------ Data for processing ------
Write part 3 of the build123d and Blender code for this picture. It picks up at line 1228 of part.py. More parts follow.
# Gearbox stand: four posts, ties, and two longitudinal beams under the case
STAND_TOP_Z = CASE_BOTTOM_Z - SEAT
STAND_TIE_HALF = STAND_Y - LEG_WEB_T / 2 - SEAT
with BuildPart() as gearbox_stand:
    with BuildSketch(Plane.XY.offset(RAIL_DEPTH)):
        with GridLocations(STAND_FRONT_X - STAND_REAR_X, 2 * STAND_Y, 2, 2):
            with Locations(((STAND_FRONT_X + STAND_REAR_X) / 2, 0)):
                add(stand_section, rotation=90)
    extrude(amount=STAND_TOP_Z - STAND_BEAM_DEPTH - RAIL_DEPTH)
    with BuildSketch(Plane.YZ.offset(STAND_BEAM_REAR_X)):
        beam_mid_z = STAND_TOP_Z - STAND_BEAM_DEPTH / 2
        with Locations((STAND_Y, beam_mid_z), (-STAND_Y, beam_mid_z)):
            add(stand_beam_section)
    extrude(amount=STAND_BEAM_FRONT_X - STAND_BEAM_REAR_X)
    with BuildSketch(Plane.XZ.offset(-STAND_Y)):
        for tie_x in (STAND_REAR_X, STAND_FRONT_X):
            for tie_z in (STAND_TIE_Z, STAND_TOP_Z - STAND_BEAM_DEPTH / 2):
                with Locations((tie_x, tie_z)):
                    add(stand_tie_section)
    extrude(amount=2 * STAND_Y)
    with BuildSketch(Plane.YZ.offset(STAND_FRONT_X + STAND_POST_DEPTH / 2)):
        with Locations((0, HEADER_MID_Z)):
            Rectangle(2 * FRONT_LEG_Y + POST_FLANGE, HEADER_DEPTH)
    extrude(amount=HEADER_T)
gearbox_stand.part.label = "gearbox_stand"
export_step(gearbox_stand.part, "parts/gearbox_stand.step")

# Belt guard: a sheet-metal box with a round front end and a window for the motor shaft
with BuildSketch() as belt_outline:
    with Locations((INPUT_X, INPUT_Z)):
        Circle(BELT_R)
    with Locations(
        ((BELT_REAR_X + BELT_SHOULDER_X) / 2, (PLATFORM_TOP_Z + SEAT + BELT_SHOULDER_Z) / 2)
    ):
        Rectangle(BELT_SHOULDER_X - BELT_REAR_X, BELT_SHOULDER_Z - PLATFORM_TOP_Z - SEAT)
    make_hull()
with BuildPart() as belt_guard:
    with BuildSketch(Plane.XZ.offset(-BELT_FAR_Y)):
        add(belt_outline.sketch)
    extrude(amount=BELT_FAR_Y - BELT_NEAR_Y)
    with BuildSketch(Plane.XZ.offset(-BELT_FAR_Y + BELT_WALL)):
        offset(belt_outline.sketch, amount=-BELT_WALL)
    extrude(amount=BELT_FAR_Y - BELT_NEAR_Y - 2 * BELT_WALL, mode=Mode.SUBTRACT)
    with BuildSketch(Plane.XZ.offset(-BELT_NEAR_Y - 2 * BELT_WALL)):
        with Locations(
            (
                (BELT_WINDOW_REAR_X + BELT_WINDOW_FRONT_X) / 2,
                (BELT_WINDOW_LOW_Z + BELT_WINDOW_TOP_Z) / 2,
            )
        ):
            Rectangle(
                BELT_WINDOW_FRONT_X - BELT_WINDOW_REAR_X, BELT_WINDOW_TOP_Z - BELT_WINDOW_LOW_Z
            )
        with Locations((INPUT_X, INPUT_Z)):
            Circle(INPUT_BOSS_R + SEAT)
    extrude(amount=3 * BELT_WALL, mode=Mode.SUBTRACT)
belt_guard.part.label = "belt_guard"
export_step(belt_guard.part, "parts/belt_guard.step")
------
------ Data for processing ------
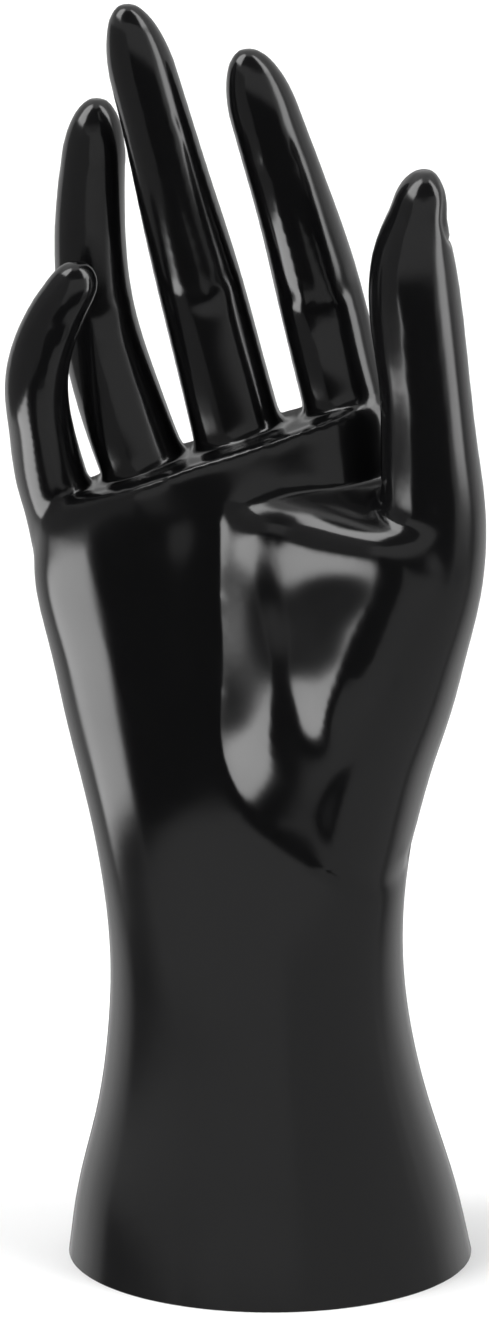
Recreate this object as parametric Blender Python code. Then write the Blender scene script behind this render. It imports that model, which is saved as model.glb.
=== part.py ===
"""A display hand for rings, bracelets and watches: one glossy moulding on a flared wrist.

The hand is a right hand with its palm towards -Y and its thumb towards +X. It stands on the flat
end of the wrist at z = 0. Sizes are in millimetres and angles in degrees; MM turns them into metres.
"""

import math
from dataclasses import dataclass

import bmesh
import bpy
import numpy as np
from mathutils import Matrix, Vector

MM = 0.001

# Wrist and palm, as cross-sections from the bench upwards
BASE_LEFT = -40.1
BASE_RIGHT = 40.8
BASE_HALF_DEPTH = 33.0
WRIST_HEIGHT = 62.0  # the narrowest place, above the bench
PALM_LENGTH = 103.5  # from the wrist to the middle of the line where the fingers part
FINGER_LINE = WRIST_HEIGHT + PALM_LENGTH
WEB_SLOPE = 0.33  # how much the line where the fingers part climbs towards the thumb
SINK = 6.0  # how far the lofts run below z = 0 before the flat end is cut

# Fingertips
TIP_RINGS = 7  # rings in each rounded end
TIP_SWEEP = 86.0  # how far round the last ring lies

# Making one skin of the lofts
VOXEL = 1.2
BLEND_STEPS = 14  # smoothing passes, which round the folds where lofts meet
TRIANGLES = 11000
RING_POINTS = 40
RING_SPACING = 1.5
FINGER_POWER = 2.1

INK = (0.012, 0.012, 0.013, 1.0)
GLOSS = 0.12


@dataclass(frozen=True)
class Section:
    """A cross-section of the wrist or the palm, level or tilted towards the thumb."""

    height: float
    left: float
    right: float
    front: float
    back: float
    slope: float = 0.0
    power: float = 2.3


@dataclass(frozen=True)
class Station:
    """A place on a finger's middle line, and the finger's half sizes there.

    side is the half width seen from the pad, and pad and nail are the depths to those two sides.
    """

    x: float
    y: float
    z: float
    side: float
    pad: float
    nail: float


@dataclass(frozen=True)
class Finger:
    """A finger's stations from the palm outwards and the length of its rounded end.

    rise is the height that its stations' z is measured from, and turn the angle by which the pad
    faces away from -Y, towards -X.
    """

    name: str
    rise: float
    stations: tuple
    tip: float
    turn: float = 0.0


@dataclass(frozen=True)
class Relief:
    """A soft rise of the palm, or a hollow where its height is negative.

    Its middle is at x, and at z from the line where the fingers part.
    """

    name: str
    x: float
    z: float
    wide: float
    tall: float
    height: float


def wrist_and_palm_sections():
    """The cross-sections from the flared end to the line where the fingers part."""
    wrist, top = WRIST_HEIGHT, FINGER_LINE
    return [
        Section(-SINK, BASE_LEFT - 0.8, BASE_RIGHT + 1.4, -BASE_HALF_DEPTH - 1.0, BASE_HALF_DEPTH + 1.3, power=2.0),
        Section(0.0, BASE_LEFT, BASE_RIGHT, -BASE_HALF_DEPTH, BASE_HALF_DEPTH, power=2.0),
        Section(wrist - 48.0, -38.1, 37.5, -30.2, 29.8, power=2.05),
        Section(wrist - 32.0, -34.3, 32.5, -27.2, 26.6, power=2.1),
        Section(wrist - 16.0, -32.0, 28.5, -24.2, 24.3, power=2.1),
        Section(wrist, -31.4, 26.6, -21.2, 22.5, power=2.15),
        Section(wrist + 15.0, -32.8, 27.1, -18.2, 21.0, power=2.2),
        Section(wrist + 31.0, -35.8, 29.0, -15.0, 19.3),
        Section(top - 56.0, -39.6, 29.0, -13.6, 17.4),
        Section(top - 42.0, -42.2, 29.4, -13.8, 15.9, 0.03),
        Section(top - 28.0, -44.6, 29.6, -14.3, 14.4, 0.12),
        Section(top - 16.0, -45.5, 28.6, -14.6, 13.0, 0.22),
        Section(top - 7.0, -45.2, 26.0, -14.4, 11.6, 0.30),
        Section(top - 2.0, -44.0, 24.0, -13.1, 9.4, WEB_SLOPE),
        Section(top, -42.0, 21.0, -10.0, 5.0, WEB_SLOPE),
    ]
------
------ Data for processing ------
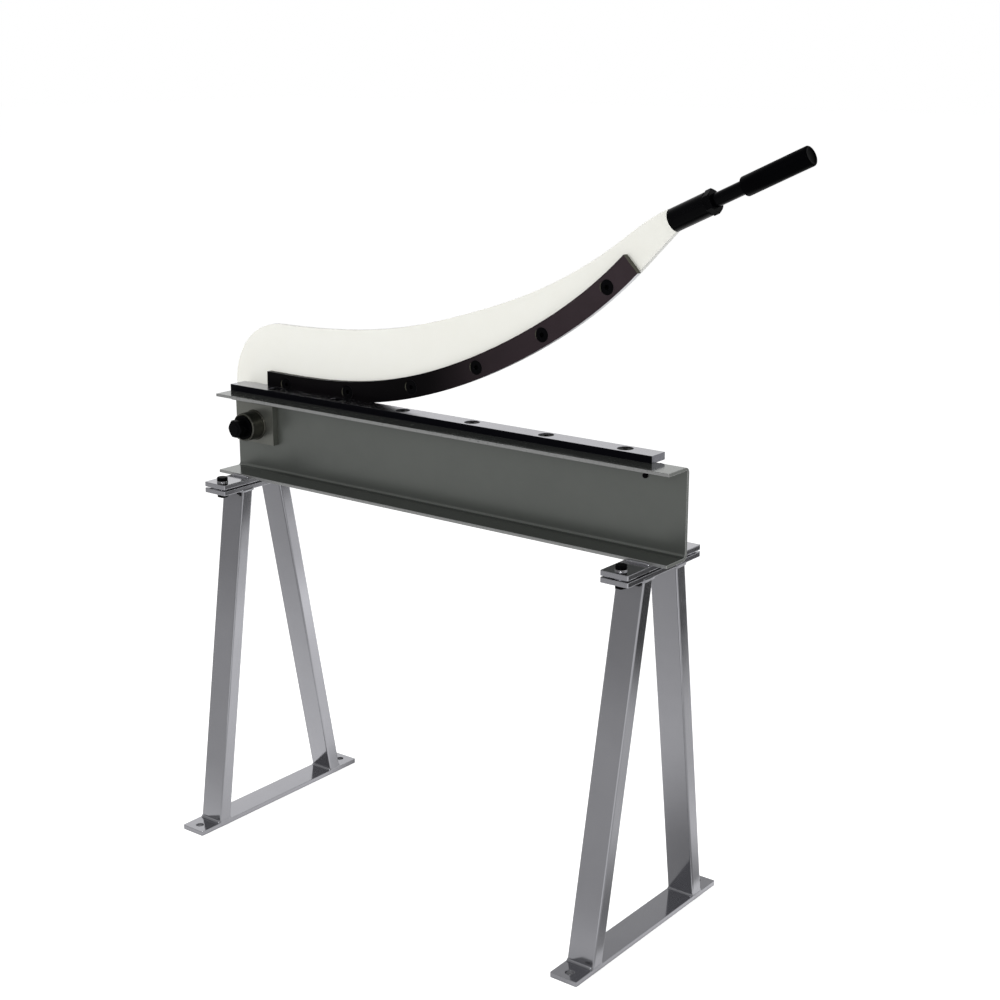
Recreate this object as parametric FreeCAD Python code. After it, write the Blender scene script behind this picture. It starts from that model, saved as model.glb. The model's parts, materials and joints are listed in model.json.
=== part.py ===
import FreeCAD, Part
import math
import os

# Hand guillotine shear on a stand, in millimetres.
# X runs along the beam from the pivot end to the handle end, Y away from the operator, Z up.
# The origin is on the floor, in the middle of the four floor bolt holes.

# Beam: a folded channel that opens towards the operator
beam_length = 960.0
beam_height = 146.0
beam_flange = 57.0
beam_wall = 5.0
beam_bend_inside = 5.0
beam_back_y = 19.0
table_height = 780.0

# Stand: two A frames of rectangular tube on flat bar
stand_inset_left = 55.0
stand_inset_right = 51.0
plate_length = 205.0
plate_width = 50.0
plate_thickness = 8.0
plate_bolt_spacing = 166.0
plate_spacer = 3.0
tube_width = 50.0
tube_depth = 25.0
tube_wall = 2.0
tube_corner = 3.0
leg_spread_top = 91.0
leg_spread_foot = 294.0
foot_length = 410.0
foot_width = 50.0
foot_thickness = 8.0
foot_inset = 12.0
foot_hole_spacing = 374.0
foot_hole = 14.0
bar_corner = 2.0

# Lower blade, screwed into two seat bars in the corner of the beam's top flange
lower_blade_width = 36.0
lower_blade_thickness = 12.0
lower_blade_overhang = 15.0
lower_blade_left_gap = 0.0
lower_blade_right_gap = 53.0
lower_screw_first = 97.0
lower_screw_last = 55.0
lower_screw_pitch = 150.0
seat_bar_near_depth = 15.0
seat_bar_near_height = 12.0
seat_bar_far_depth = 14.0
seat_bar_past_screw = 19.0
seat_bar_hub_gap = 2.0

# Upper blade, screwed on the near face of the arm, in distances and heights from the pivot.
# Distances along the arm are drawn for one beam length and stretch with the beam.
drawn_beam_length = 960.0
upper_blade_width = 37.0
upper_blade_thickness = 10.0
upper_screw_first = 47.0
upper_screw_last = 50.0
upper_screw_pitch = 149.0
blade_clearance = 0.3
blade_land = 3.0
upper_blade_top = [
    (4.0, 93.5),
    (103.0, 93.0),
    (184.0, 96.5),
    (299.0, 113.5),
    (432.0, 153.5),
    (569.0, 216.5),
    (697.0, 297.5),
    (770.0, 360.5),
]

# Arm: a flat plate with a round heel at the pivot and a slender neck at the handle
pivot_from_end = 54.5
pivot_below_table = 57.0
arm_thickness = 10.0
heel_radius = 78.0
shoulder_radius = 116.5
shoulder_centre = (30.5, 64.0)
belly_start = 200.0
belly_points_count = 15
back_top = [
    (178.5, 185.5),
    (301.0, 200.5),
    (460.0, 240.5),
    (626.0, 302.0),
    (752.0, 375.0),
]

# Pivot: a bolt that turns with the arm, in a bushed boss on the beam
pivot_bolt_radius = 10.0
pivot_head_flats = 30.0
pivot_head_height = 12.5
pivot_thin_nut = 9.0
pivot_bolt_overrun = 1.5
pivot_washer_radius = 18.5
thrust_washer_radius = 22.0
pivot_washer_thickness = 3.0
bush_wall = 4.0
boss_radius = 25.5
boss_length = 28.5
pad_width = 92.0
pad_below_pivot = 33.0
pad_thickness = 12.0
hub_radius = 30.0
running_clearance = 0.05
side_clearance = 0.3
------
» Stated task
Compute how many lines include the string "Blender", then give that number by itself.

» Output below
3